The first step is self-care, which may feel foreign after being in a relationship where you were always last. Make yourself and your healing a priority.

It’s a difficult shift because you may still be searching for proof that everything was your fault, your brain fighting your gut, causing cognitive dissonance.

Gradually, your nervous system will calm down, especially if you incorporate grounding techniques and deep breathing exercises.

Journaling can also help you process your thoughts, helping you reconnect with your gut feelings.

A fun way to start trusting your instincts again is to let your body make simple decisions. Stand in front of an ice cream counter and let your body choose the flavour. Or go to the supermarket and let your body pick the foods it wants.

 

Re-parenting Yourself: A Path to Healing

Coming out of an abusive relationship can feel like everything is destroyed. The patterns of abuse feel familiar because you've lived them before. The abuser broke into your psyche, undoing all the developmental stages you went through as a child. Narcissists don’t go through these stages — they remain trapped, often because of a "mother wound" that prevents them from becoming the person they could have been.

They try to take you back to where they are stuck, reprogramming you to meet their needs. In these moments, you may find yourself feeling as though a child is running your life.
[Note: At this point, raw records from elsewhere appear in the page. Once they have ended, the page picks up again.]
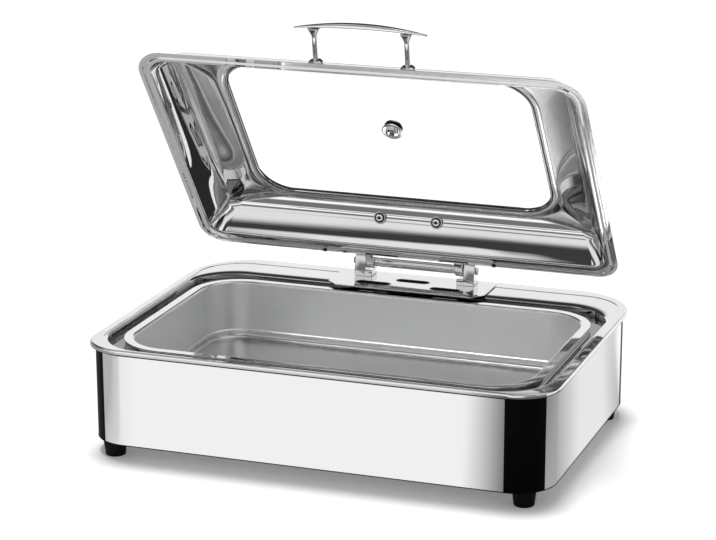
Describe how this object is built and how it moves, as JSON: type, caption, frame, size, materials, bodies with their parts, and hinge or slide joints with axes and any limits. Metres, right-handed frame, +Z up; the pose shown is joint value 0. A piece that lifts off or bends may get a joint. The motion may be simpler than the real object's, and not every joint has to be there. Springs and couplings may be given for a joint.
{
  "type": "electric chafing dish",
  "caption": "Countertop electric food warmer: polished steel body on black feet, removable food pan in a water pan, hinged lid with a glass window, bar handle and vent.",
  "frame": {"origin": "on the floor plane, under the middle of the whole object as it stands with its lid open", "axes": "+X to the right along the long side seen from the front, +Y towards the hinge at the back, +Z up"},
  "size_m": [0.59, 0.4502, 0.5177],
  "materials": {
    "polished_steel": "mirror-polished stainless steel",
    "satin_steel": "satin stainless steel",
    "black_plastic": "glossy black heat-resistant plastic",
    "black_rubber": "matt black rubber",
    "silicone": "satin black silicone rubber",
    "glass": "clear tempered glass",
    "aluminium": "cast, satin",
    "brass": "bright contact metal",
    "amber_lens": "clear amber lens",
    "white_plastic": "moulded thermostat case"
  },
  "bodies": {
    "base": {"top_frame": "polished_steel", "front_panel": "polished_steel", "right_panel": "polished_steel", "rear_panel": "polished_steel", "left_panel": "polished_steel", "hinge_seat_plate": "polished_steel", "hinge_post_left": "polished_steel", "hinge_post_right": "polished_steel", "base_plate": "satin_steel", "heating_element": "satin_steel", "element_clamp_left": "satin_steel", "element_clamp_right": "satin_steel", "plate_support_left": "satin_steel", "plate_support_right": "satin_steel", "hinge_pin": "satin_steel", "foot_screw_front_left": "satin_steel", "foot_screw_front_right": "satin_steel", "foot_screw_rear_left": "satin_steel", "foot_screw_rear_right": "satin_steel", "corner_post_front_left": "black_plastic", "corner_post_front_right": "black_plastic", "corner_post_rear_right": "black_plastic", "corner_post_rear_left": "black_plastic", "control_bezel": "black_plastic", "switch_housing": "black_plastic", "inlet_socket": "black_plastic", "thermal_cutout": "black_plastic", "foot_front_left": "black_rubber", "foot_front_right": "black_rubber", "foot_rear_left": "black_rubber", "foot_rear_right": "black_rubber", "heating_plate": "aluminium", "inlet_contacts": "brass", "indicator_lamp": "amber_lens", "thermostat": "white_plastic"},
    "lid": {"lid_shell": "polished_steel", "hinge_barrel": "polished_steel", "lid_bracket": "polished_steel", "bracket_screw_left": "satin_steel", "bracket_screw_right": "satin_steel", "window_seal": "silicone", "window_glass": "glass", "window_frame": "polished_steel", "vent_grommet": "silicone", "vent_eyelet": "polished_steel", "handle_bar": "polished_steel", "handle_post_left": "polished_steel", "handle_post_right": "polished_steel", "handle_rosette_left": "polished_steel", "handle_rosette_right": "polished_steel", "handle_screw_left": "satin_steel", "handle_screw_right": "satin_steel", "lid_bumper_rear_left": "silicone", "lid_bumper_rear_right": "silicone"},
    "water_pan_body": {"water_pan": "satin_steel"},
    "food_pan_body": {"food_pan": "satin_steel"},
    "knob": {"temperature_knob": "black_plastic", "thermostat_shaft": "satin_steel"},
    "rocker": {"power_rocker": "black_plastic"}
  },
  "joints": [
    {"name": "lid_hinge", "type": "hinge", "parent": "base", "child": "lid", "pos_m": [0, 0.17945, 0.162], "axis": [-1, 0, 0], "range_deg": [-53.6, 34.4]},
    {"name": "water_pan_lift", "type": "slide", "parent": "base", "child": "water_pan_body", "axis": [0, 0, 1], "range_m": [0, 0.06]},
    {"name": "food_pan_lift", "type": "slide", "parent": "water_pan_body", "child": "food_pan_body", "axis": [0, 0, 1], "range_m": [0, 0.06]},
    {"name": "temperature_knob_turn", "type": "hinge", "parent": "base", "child": "knob", "pos_m": [0.071, 0.2, 0.08], "axis": [0, 1, 0], "range_deg": [0, 270]},
    {"name": "power_rocker_tilt", "type": "hinge", "parent": "base", "child": "rocker", "pos_m": [0.165, 0.20705, 0.08], "axis": [1, 0, 0], "range_deg": [0, 20]}
  ]
}
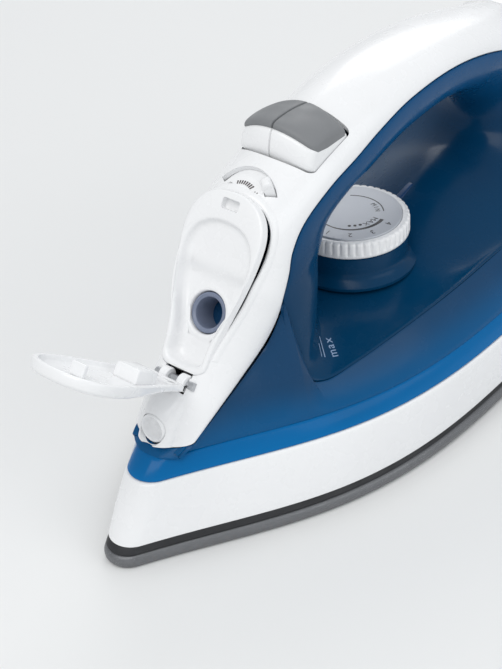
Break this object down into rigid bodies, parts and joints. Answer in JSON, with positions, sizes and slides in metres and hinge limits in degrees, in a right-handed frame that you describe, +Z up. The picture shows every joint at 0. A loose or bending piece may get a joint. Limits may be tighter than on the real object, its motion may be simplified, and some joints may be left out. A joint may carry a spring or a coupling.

For me, it felt like a three-year-old was in charge of my finances, my divorce — everything.

That’s why re-parenting yourself is crucial. Treat yourself like a nurturing parent would treat a toddler. If you need a nap, take one. If you need a bath, run one. If you're cranky, find what you need to soothe yourself. There's a beautiful poster by Sark called "How to Really Love a Child" among the suggestions are giving a child pots and pans to bash or putting them in water, making a chocolate cake and eating it with no hands. Apply this nurturing to yourself. Dance, watch a film, or go for a walk — whatever feels right.

 

Becoming the Parent You Needed

Re-parenting is your opportunity to be the person you needed when you were growing up. It’s a gift, it might be painful. But you can talk to your wounded inner child, guide them, nurture them, and see and hear them in the way they never were. you can be the person that you needed in your life when you were growing up.

I remember feeling numb one minute, and the next I was screaming in emotional pain. There was no balance, just extreme highs and lows. You might be further along, or still in the stage where you’re a detective, recognising that something is wrong, torn between what you know and what you are told is real.

 

Moving Towards Empowerment

At some point, you decide you don’t want to experience these toxic relationships anymore. You feel lonely. But there is great power in this process.

You learn to trust yourself again, to listen to your gut when something doesn’t feel right. You understand that if someone makes you feel bad, they don’t deserve a place in your life.

It’s like building muscles; you don’t start with a heavy weight. You build up slowly, just as you would train for a marathon. Healing is a process, and you will make mistakes. But each time, you get stronger, more aligned with who you are, and clearer about the people you want in your life and how you want to feel.

Trust is rebuilt one step at a time. This is about getting stronger and knowing what you want. Remember, it’s not about perfection. You’re on a journey of self-discovery, strength, and reclaiming your power. Aligning with who you are and the people you want in your life.

And you’re doing it one step at a time.